**WORK REQUIRED**
The data below holds a line containing "obj.matrix_world = world" and a line containing "MOULD_LINE = math.radians(-16.5)"; please quote exactly those two lines and every line between them, and nothing else.

━━━ SUPPLIED DATA

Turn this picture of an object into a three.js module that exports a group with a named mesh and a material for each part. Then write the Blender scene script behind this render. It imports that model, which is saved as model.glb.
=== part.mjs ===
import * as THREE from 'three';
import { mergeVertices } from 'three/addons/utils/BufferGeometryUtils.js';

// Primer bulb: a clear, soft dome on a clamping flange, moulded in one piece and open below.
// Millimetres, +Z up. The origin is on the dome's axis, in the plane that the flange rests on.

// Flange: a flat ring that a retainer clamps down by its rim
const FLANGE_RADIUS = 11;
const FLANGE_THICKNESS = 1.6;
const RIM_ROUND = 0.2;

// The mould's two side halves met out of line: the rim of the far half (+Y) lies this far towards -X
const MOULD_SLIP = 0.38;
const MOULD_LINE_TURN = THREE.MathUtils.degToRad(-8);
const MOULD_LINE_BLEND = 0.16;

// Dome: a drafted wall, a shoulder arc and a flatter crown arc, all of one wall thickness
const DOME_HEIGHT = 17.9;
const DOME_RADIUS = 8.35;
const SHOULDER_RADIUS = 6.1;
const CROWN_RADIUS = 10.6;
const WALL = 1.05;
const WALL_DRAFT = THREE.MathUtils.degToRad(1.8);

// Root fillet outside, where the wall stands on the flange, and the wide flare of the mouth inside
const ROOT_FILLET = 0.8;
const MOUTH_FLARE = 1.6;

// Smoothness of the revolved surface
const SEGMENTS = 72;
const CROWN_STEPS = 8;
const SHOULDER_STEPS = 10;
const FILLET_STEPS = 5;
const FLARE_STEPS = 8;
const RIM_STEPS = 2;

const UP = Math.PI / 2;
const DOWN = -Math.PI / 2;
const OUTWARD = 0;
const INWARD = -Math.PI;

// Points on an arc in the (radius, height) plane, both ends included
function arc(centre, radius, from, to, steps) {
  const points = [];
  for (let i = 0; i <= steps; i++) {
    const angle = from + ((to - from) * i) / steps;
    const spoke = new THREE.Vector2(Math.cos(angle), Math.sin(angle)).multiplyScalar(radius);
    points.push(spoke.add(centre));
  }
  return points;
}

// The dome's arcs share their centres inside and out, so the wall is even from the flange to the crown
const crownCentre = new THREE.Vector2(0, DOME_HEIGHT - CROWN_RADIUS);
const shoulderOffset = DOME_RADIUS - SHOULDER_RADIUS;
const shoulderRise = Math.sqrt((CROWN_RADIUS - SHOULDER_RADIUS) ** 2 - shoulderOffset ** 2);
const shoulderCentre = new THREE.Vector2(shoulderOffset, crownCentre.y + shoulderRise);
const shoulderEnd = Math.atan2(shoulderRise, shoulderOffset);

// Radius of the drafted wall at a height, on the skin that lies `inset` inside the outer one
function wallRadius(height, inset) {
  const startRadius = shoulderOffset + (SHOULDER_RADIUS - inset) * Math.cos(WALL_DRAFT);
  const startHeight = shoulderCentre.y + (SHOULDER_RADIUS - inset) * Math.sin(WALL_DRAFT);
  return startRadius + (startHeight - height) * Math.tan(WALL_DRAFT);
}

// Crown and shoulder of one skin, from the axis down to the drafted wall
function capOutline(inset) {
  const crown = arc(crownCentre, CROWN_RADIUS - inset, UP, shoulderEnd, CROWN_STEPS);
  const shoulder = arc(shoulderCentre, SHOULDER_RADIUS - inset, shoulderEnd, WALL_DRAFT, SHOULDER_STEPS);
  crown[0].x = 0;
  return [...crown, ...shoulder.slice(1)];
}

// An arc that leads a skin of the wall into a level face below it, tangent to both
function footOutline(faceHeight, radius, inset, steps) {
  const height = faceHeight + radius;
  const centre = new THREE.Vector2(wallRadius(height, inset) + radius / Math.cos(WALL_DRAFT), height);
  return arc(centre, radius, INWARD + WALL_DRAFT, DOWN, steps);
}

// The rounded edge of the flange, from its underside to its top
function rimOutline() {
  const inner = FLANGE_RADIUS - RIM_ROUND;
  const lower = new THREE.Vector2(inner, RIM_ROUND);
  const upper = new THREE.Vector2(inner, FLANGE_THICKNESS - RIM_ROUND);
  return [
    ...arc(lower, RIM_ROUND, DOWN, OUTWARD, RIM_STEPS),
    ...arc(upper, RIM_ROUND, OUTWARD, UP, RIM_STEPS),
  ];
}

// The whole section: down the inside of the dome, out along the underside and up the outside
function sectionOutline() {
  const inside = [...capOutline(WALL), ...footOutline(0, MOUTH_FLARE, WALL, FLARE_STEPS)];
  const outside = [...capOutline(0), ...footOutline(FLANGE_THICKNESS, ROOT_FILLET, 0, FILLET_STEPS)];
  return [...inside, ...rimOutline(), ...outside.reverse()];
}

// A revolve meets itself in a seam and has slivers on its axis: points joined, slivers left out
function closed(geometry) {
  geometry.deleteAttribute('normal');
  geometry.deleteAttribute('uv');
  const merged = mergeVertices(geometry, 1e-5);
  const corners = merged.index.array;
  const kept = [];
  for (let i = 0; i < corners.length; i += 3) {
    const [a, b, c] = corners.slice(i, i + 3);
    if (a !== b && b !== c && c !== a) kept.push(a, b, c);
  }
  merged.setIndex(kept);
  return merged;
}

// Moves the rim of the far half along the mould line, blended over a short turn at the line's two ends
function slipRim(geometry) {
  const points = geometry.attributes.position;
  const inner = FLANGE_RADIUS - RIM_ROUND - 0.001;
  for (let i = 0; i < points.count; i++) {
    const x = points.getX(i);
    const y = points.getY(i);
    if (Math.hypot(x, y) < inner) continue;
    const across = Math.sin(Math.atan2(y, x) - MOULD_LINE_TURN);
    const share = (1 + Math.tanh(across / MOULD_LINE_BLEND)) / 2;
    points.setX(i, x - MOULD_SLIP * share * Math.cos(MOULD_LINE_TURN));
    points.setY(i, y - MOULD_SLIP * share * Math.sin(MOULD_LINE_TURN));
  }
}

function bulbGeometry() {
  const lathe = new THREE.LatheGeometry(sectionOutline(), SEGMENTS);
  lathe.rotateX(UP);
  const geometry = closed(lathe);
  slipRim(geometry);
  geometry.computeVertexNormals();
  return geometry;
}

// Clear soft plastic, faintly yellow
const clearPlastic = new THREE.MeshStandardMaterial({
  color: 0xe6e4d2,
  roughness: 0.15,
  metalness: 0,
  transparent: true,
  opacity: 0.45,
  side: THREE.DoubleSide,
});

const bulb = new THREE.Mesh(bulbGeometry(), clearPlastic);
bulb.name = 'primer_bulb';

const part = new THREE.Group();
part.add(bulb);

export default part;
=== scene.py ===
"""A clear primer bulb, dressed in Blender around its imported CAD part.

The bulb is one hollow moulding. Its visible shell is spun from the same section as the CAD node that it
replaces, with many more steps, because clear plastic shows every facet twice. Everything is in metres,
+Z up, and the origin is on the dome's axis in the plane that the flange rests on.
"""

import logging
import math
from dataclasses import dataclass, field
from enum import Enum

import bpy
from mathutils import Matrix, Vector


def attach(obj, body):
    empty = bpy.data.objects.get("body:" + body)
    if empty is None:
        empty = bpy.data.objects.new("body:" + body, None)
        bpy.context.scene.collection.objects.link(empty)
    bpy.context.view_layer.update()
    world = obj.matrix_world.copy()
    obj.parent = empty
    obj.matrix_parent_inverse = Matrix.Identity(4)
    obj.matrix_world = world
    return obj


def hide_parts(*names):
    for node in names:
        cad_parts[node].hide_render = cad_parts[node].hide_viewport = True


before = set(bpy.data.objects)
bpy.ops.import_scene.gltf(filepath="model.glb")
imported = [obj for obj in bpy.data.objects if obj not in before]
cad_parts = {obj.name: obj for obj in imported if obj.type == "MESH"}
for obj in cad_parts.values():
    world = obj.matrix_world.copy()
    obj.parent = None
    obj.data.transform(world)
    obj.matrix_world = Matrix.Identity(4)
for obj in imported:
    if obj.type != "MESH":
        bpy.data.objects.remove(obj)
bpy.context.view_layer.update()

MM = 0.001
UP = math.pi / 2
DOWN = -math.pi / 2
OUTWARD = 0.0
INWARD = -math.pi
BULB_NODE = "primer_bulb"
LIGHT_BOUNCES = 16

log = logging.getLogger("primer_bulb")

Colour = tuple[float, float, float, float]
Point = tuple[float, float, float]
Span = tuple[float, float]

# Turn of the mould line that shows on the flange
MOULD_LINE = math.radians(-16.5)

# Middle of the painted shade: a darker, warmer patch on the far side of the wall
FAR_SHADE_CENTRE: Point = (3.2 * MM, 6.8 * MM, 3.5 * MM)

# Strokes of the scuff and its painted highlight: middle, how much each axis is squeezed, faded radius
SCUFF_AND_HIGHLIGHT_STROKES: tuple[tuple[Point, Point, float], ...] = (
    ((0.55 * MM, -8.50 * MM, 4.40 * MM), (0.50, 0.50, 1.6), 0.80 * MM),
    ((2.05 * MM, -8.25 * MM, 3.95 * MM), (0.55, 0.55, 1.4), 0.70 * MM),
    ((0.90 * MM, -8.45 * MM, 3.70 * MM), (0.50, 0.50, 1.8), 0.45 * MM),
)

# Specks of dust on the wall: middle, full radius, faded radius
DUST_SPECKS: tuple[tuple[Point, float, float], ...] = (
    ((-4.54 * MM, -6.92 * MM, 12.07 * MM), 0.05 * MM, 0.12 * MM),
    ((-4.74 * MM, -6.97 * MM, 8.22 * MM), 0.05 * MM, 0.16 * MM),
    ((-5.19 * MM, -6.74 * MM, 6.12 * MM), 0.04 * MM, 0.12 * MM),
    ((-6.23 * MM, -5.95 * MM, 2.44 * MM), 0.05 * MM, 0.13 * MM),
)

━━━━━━

**TASK RESPONSE**
    obj.matrix_world = world
    return obj


def hide_parts(*names):
    for node in names:
        cad_parts[node].hide_render = cad_parts[node].hide_viewport = True


before = set(bpy.data.objects)
bpy.ops.import_scene.gltf(filepath="model.glb")
imported = [obj for obj in bpy.data.objects if obj not in before]
cad_parts = {obj.name: obj for obj in imported if obj.type == "MESH"}
for obj in cad_parts.values():
    world = obj.matrix_world.copy()
    obj.parent = None
    obj.data.transform(world)
    obj.matrix_world = Matrix.Identity(4)
for obj in imported:
    if obj.type != "MESH":
        bpy.data.objects.remove(obj)
bpy.context.view_layer.update()

MM = 0.001
UP = math.pi / 2
DOWN = -math.pi / 2
OUTWARD = 0.0
INWARD = -math.pi
BULB_NODE = "primer_bulb"
LIGHT_BOUNCES = 16

log = logging.getLogger("primer_bulb")

Colour = tuple[float, float, float, float]
Point = tuple[float, float, float]
Span = tuple[float, float]

# Turn of the mould line that shows on the flange
MOULD_LINE = math.radians(-16.5)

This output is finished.